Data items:
'''

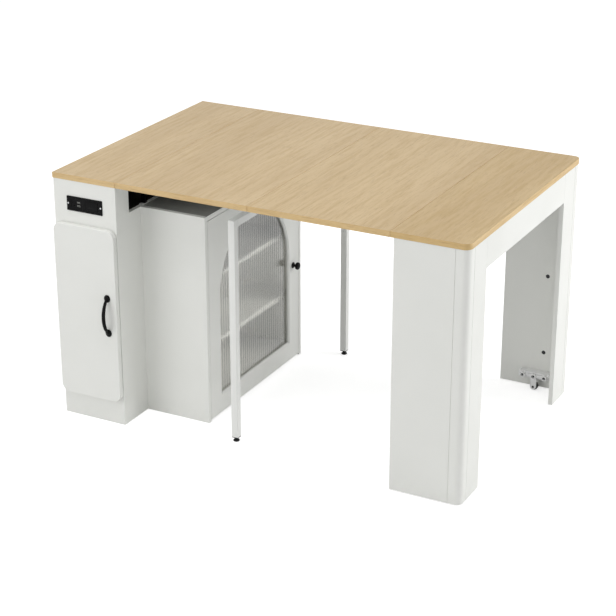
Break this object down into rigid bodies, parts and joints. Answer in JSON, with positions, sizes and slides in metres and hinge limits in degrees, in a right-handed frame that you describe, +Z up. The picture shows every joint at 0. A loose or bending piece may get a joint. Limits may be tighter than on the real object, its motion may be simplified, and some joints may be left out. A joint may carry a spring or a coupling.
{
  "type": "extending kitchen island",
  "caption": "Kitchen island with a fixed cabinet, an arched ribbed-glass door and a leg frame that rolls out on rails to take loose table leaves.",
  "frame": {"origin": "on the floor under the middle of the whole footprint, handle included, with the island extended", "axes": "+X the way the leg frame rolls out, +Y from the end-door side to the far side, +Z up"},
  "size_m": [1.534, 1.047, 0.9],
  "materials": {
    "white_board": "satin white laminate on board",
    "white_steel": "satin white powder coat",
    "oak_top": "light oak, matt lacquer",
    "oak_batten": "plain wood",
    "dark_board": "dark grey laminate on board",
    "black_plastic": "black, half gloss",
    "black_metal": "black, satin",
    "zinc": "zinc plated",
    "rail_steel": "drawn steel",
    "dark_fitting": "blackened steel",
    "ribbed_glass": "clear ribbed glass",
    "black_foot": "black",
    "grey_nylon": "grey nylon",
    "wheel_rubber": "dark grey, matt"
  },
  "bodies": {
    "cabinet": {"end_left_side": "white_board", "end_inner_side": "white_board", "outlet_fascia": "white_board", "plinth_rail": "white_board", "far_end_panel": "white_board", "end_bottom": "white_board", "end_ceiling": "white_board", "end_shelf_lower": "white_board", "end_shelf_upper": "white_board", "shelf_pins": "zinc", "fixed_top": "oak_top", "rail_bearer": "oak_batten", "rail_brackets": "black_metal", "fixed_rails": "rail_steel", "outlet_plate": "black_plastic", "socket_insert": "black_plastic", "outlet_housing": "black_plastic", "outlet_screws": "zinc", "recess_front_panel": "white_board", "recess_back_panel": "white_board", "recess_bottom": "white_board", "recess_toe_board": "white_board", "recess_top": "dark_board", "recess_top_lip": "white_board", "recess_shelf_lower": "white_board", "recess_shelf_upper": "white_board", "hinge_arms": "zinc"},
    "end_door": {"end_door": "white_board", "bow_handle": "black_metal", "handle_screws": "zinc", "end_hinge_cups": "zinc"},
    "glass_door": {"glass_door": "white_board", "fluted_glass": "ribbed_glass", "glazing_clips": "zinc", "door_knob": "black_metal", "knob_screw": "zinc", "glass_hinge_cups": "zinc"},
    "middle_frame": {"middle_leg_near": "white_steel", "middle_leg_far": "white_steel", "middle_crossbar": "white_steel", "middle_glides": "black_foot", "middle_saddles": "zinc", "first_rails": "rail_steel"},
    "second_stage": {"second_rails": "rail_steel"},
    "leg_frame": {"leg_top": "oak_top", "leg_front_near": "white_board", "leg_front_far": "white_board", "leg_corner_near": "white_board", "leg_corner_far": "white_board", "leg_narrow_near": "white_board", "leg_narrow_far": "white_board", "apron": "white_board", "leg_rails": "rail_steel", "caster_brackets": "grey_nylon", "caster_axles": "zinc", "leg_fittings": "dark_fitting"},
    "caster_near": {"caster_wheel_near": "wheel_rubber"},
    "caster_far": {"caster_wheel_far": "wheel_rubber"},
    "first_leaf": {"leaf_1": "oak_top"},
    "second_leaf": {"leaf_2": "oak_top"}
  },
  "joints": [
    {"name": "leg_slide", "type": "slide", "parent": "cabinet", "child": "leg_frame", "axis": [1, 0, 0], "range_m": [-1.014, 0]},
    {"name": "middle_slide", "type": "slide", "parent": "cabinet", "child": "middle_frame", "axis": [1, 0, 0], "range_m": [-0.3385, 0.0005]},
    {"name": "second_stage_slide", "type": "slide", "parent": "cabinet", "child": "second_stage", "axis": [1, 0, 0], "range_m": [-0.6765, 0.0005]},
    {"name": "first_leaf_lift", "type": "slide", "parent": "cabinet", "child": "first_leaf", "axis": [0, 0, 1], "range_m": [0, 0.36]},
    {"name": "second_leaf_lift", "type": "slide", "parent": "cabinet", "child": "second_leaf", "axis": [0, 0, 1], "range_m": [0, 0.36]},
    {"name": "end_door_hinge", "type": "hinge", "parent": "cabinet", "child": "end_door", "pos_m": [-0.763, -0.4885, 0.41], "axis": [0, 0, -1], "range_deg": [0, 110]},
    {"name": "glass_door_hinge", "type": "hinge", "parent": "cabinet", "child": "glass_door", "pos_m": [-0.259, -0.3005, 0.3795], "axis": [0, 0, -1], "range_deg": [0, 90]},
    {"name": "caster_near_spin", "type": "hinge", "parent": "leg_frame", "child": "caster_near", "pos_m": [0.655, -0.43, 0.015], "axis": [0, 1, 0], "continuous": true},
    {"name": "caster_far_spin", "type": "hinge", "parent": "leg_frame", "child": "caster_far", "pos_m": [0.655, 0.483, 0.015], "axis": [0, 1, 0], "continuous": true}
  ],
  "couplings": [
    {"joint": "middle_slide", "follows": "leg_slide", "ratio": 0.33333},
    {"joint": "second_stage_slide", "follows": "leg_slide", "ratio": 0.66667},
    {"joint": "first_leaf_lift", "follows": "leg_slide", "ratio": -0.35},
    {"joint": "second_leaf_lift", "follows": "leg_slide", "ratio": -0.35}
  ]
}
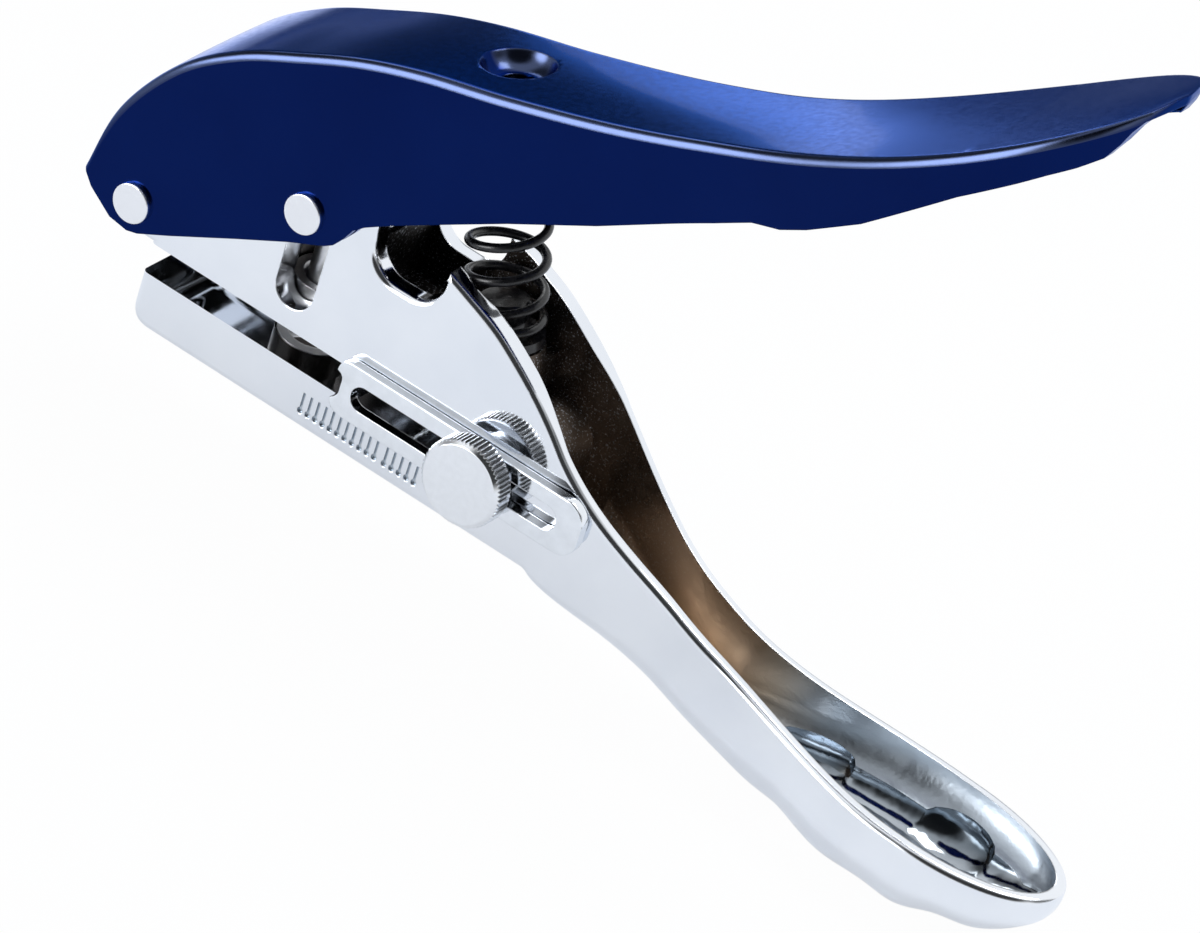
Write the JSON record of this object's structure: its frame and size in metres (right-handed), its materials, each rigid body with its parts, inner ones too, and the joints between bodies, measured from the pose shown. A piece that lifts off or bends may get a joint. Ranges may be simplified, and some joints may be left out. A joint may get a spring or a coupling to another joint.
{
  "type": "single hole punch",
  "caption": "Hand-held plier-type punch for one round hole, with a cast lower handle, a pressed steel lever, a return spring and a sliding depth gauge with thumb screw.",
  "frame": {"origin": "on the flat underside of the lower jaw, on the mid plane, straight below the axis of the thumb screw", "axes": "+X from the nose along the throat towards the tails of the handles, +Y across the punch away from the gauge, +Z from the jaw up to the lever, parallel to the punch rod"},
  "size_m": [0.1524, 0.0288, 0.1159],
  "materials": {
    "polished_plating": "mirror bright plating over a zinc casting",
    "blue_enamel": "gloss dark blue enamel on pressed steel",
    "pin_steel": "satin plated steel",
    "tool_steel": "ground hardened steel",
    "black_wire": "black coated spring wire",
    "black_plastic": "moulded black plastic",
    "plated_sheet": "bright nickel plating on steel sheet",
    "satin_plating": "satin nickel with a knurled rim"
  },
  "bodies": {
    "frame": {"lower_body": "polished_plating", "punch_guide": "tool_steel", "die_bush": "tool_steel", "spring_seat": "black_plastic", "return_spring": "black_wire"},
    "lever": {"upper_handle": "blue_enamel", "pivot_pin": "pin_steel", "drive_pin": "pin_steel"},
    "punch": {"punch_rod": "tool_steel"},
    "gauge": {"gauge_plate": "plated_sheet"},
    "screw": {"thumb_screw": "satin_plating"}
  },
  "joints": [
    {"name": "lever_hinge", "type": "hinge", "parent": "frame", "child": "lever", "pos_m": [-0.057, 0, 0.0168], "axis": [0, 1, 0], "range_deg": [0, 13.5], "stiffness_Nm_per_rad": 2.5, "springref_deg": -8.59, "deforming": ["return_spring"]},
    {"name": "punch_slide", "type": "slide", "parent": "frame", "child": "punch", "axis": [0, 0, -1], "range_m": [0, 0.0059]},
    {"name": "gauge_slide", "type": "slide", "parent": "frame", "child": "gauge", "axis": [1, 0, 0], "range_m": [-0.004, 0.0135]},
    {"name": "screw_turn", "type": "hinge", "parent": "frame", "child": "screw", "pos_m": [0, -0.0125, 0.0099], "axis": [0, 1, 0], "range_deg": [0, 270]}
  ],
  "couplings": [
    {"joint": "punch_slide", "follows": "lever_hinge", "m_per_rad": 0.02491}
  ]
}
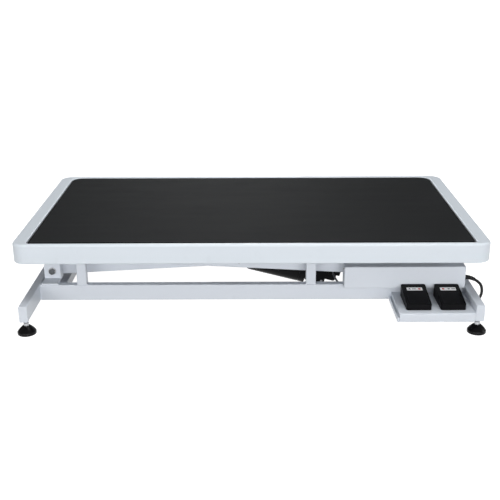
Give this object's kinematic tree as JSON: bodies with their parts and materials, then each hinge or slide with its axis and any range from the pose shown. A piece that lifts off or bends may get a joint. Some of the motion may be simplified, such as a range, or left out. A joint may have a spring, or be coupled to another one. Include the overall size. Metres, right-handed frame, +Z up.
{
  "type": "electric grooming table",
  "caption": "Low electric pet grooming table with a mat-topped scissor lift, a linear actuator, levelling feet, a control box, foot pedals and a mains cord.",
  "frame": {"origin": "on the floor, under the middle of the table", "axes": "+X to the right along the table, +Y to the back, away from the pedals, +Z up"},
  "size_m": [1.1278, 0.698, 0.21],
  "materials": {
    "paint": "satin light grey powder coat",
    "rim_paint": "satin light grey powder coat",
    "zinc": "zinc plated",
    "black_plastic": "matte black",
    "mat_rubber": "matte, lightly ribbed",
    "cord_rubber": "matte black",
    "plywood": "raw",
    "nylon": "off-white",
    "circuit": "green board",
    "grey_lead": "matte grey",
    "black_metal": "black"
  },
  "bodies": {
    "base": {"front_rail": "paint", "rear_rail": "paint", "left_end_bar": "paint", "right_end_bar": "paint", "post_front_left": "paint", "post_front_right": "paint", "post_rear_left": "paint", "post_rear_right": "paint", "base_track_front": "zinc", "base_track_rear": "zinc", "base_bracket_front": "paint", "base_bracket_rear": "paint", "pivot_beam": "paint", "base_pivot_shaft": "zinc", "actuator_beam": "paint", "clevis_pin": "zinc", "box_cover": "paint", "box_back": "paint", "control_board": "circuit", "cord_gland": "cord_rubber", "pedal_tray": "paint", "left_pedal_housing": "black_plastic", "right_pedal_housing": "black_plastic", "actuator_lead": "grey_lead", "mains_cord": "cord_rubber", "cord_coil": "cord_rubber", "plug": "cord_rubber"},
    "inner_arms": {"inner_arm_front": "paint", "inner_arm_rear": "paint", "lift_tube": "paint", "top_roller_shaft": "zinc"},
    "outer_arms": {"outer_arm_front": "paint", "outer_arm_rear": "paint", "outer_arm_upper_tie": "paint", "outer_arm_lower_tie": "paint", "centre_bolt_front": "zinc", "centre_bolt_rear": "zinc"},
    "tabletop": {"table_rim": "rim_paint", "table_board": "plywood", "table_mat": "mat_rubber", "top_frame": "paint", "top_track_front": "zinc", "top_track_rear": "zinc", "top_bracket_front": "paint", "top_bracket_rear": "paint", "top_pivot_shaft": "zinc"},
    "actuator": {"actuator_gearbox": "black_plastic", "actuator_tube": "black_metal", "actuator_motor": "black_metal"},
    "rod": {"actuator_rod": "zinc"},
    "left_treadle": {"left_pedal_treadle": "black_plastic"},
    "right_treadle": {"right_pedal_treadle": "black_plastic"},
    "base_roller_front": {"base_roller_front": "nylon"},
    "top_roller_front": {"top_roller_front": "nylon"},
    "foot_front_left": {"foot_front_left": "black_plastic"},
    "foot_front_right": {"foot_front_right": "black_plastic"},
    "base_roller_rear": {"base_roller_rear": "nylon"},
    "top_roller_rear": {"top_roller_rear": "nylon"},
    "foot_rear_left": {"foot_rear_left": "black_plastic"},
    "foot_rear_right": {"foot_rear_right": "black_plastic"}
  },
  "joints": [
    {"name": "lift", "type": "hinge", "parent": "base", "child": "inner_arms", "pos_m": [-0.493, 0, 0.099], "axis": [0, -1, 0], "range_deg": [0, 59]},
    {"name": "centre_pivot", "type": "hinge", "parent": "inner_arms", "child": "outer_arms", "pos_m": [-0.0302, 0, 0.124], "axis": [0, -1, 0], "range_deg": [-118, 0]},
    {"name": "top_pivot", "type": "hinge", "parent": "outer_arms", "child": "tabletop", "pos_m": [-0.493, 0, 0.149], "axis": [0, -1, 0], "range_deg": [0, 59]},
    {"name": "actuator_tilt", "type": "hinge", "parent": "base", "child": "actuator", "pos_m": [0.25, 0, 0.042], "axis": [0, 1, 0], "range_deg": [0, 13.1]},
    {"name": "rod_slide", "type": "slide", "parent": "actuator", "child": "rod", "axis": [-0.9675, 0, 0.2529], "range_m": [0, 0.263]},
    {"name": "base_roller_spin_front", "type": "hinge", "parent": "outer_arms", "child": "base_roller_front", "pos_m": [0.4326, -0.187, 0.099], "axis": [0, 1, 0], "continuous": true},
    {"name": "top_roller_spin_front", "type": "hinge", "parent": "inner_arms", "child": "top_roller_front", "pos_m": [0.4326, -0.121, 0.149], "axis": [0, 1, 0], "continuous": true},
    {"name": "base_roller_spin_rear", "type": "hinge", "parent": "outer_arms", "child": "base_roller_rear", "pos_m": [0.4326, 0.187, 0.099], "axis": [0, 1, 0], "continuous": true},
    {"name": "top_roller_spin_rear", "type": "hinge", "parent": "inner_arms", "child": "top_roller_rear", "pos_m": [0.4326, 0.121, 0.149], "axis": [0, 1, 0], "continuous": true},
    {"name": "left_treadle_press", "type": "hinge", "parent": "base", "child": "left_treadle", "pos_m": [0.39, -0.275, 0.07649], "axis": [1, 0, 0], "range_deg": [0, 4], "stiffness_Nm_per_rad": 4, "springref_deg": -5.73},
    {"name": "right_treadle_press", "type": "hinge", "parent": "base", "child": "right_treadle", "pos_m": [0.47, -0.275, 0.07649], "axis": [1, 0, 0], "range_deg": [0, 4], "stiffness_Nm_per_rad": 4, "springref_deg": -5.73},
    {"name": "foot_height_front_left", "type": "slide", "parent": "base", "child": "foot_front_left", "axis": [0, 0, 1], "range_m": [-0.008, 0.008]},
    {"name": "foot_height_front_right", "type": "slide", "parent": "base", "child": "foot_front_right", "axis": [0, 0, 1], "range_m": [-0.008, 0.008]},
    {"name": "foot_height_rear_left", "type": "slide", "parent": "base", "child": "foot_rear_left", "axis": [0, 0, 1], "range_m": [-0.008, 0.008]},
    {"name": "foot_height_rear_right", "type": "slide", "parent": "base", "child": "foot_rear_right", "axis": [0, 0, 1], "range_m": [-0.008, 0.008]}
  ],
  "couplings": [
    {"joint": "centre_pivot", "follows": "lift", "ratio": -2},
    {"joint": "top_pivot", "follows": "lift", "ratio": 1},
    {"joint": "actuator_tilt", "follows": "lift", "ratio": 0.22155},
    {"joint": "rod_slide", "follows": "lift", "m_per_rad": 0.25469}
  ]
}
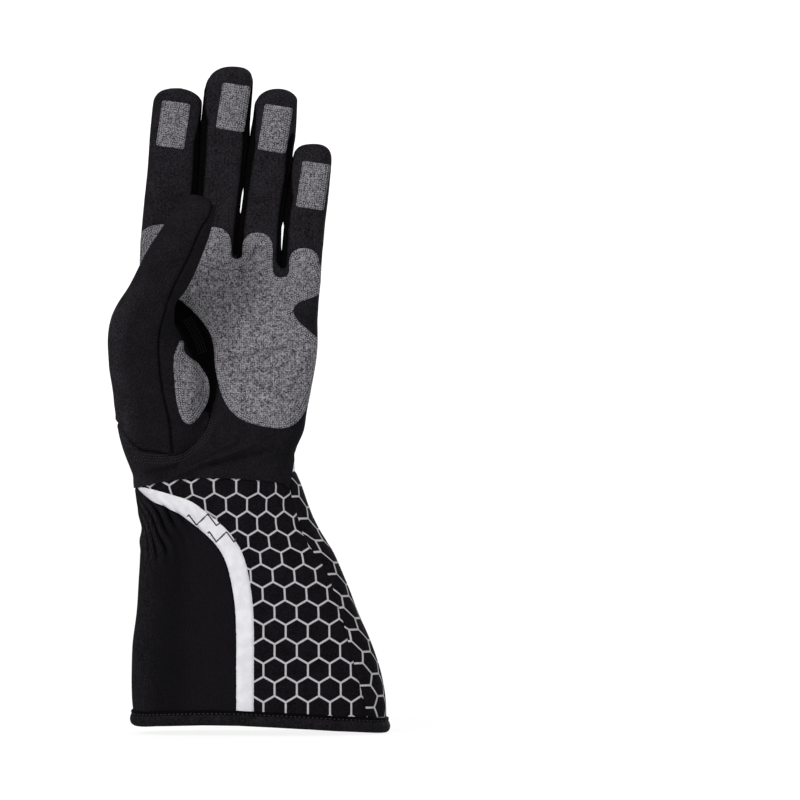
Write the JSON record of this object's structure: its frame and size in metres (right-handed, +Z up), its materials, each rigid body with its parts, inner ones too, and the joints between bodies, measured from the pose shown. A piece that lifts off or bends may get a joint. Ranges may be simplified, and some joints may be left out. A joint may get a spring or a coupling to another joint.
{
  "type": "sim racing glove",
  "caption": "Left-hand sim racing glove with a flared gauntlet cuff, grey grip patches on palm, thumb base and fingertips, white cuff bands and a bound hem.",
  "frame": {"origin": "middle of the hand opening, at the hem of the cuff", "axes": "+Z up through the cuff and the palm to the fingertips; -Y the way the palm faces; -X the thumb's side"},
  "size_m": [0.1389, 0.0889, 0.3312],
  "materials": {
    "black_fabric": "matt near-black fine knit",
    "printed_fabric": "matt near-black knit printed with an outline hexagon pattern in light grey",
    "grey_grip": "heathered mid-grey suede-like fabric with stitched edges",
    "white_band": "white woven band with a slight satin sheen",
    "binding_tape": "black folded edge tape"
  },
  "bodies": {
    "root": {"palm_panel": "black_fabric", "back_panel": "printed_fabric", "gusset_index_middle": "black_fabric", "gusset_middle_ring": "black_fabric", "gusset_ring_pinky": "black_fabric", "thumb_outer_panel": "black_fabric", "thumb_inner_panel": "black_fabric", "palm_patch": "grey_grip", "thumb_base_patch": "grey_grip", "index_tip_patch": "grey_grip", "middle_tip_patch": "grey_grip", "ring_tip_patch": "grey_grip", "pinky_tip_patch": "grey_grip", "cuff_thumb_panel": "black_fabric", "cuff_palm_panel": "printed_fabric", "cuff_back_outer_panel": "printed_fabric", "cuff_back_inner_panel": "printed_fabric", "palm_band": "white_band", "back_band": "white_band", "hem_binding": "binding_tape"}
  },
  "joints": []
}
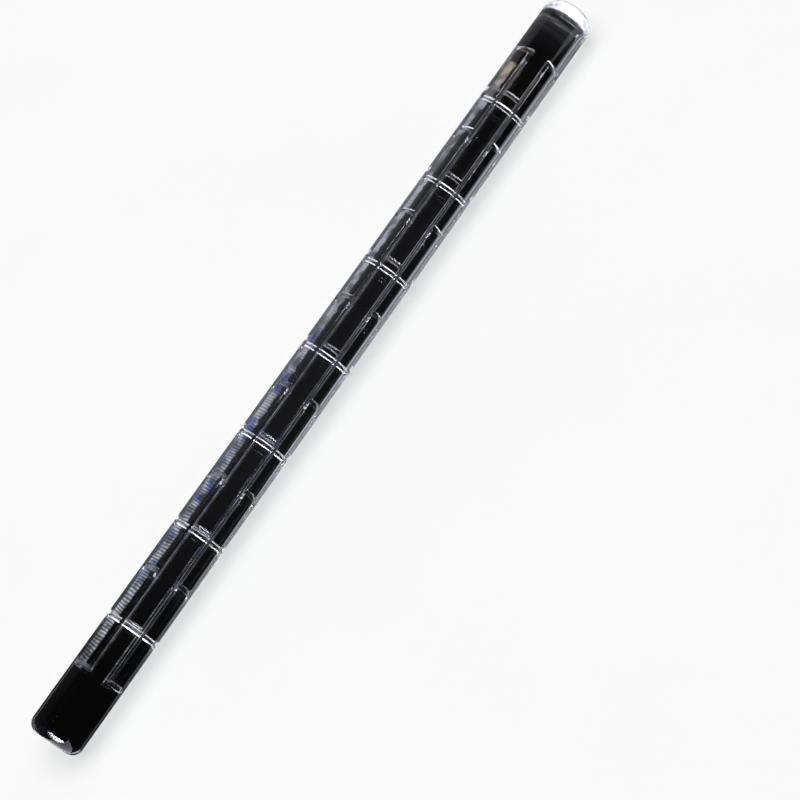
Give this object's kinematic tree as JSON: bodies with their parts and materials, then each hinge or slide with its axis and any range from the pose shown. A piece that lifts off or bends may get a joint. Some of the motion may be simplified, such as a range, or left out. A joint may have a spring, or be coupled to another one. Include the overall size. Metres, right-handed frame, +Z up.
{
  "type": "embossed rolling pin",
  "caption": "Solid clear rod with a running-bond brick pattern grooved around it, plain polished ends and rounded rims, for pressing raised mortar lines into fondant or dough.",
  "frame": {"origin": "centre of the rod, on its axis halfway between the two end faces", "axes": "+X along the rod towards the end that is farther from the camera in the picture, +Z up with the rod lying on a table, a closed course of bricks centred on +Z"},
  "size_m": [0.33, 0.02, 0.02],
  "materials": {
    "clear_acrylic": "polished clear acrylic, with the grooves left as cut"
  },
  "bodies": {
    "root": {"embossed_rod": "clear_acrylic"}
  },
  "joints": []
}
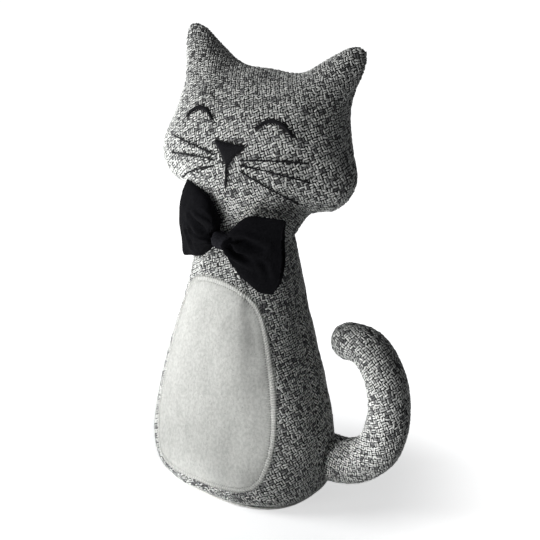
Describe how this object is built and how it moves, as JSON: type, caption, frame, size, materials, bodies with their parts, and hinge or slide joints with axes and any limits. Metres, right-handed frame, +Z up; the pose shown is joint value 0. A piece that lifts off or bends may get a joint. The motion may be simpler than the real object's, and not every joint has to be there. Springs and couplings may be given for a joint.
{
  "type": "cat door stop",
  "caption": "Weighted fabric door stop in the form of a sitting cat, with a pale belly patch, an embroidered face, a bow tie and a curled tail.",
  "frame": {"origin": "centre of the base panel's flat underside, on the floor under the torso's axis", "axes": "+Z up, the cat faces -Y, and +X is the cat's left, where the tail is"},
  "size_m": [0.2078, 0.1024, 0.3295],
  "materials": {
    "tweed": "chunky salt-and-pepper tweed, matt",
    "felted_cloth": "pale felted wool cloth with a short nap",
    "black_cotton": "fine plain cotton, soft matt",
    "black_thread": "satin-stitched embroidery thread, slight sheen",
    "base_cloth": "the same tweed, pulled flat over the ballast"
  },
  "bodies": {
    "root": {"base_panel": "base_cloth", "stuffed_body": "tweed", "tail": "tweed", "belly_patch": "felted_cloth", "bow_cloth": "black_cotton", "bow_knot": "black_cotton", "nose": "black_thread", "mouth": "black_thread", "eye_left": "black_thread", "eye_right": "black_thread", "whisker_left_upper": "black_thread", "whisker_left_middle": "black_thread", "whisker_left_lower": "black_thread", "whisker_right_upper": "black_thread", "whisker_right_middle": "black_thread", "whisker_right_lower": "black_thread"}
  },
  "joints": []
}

'''

● Goal: Identify and copy the lines holding the word "Write".

● Solved exercise:
Write the JSON record of this object's structure: its frame and size in metres (right-handed), its materials, each rigid body with its parts, inner ones too, and the joints between bodies, measured from the pose shown. A piece that lifts off or bends may get a joint. Ranges may be simplified, and some joints may be left out. A joint may get a spring or a coupling to another joint.
Write the JSON record of this object's structure: its frame and size in metres (right-handed, +Z up), its materials, each rigid body with its parts, inner ones too, and the joints between bodies, measured from the pose shown. A piece that lifts off or bends may get a joint. Ranges may be simplified, and some joints may be left out. A joint may get a spring or a coupling to another joint.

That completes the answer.